Records for the exercise =>
* start *

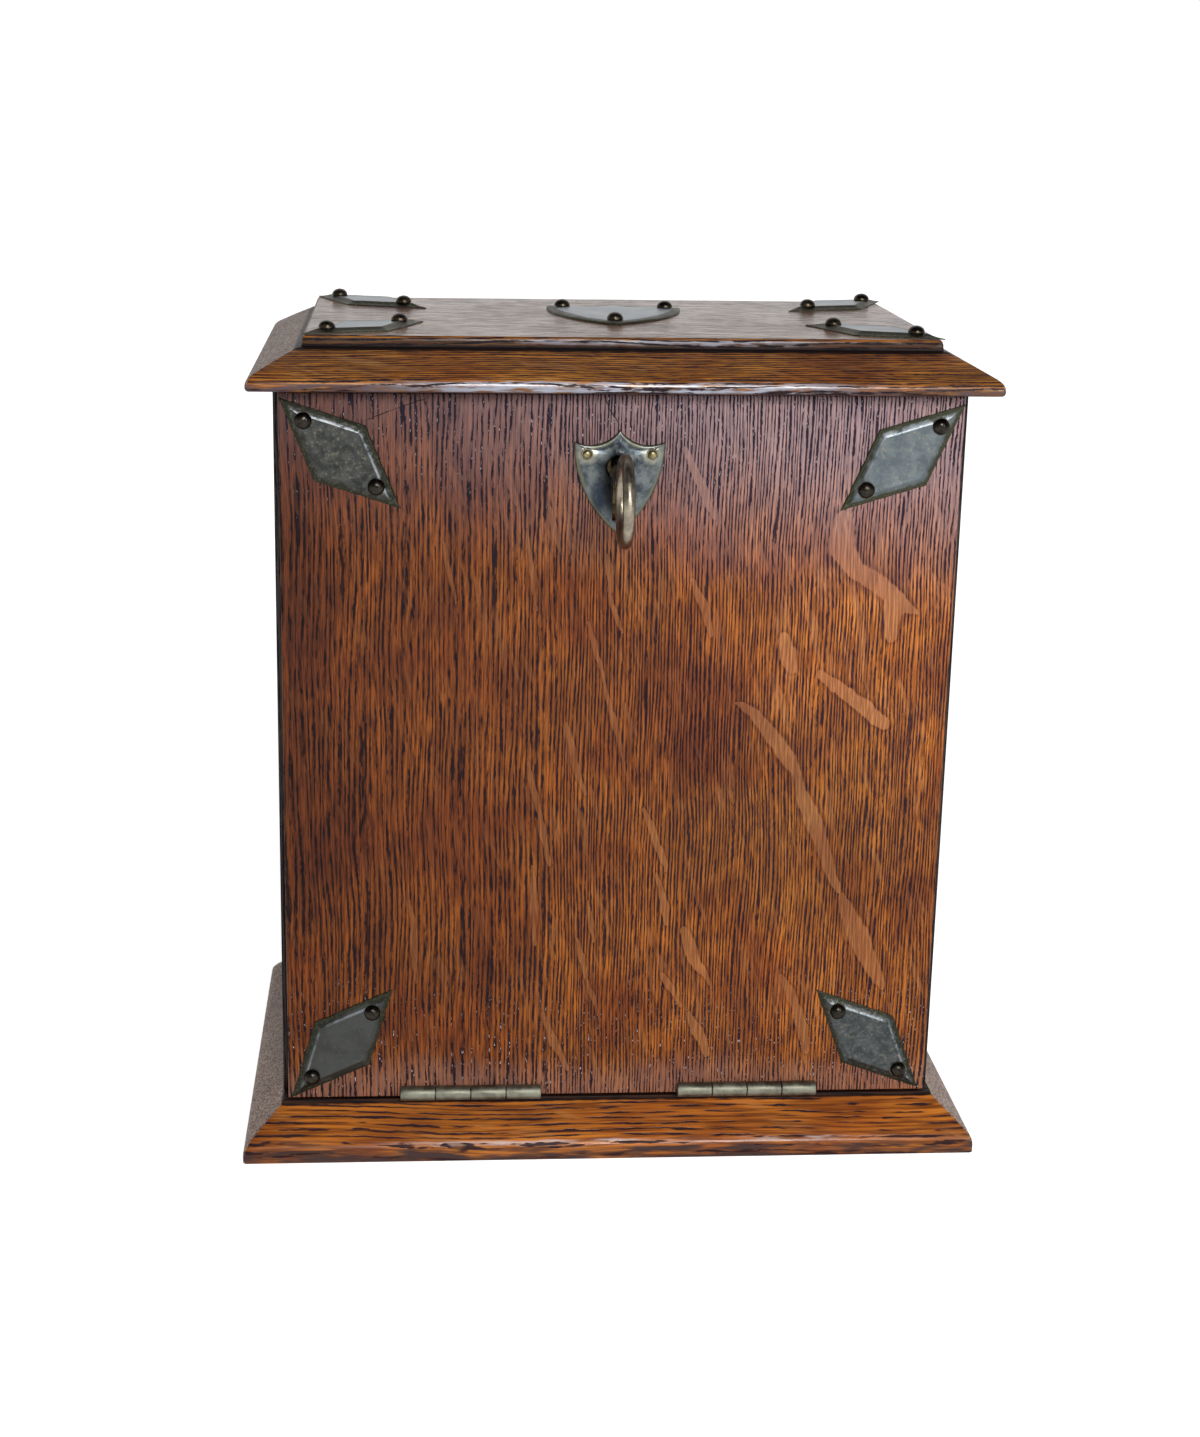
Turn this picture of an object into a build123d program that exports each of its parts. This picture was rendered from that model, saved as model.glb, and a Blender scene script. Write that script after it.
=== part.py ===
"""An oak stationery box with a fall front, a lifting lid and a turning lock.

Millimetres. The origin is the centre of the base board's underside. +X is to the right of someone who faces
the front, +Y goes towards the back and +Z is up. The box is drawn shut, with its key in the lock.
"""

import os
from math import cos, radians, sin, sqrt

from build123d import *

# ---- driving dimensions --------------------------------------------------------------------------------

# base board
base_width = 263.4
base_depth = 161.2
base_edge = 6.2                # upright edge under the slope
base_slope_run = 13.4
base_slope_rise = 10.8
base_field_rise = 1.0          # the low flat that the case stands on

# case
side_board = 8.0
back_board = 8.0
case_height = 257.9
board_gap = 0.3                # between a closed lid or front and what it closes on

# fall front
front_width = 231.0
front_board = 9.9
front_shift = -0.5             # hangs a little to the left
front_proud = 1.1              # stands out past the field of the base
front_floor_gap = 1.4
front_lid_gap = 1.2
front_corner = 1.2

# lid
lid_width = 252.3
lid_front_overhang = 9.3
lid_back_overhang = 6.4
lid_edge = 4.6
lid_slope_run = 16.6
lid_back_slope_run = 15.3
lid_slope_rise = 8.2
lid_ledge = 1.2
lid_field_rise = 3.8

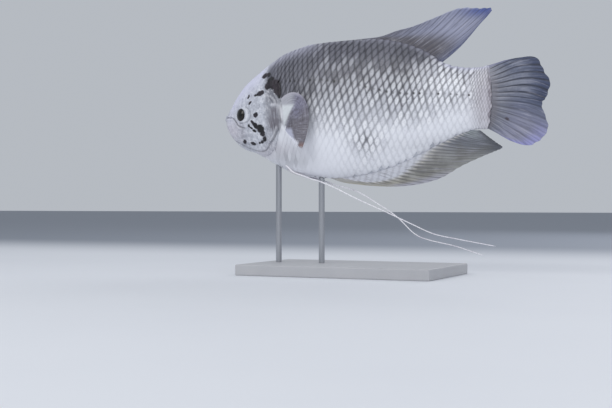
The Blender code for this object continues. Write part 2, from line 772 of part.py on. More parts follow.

* end *

Directions => Using the data above, restate word for word the lines from its opening line through the line that contains "from build123d import *", and no more.

Solution to the problem =>
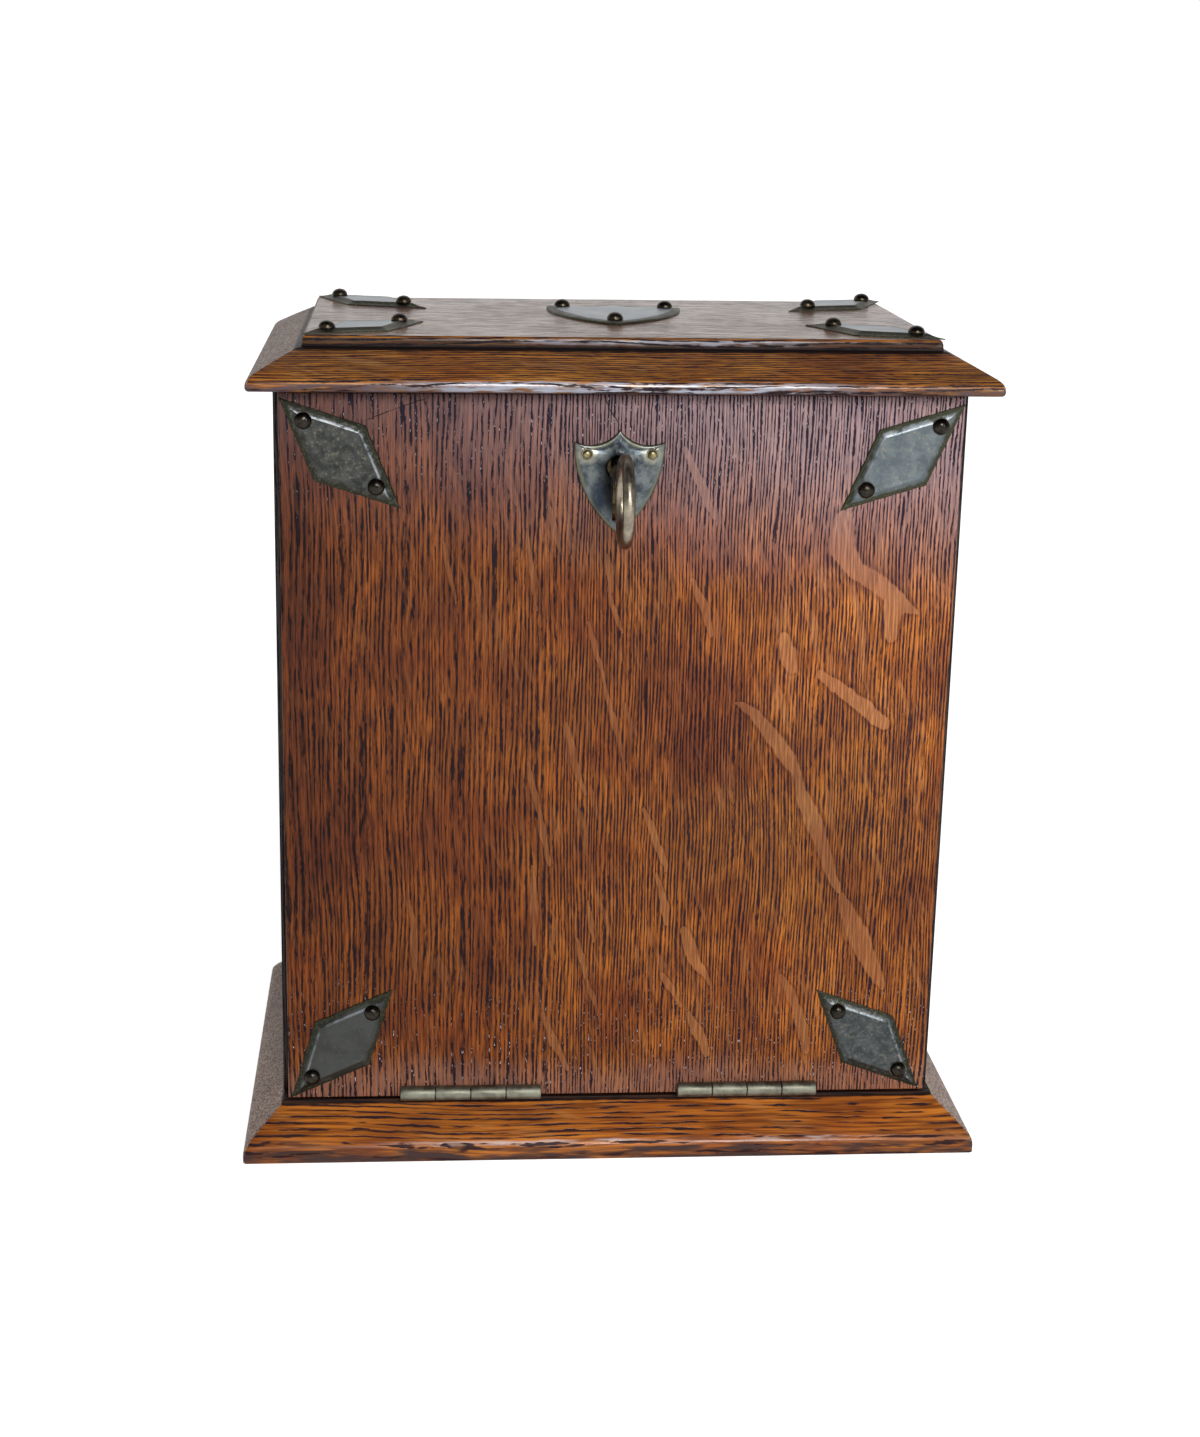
Turn this picture of an object into a build123d program that exports each of its parts. This picture was rendered from that model, saved as model.glb, and a Blender scene script. Write that script after it.
=== part.py ===
"""An oak stationery box with a fall front, a lifting lid and a turning lock.

Millimetres. The origin is the centre of the base board's underside. +X is to the right of someone who faces
the front, +Y goes towards the back and +Z is up. The box is drawn shut, with its key in the lock.
"""

import os
from math import cos, radians, sin, sqrt

from build123d import *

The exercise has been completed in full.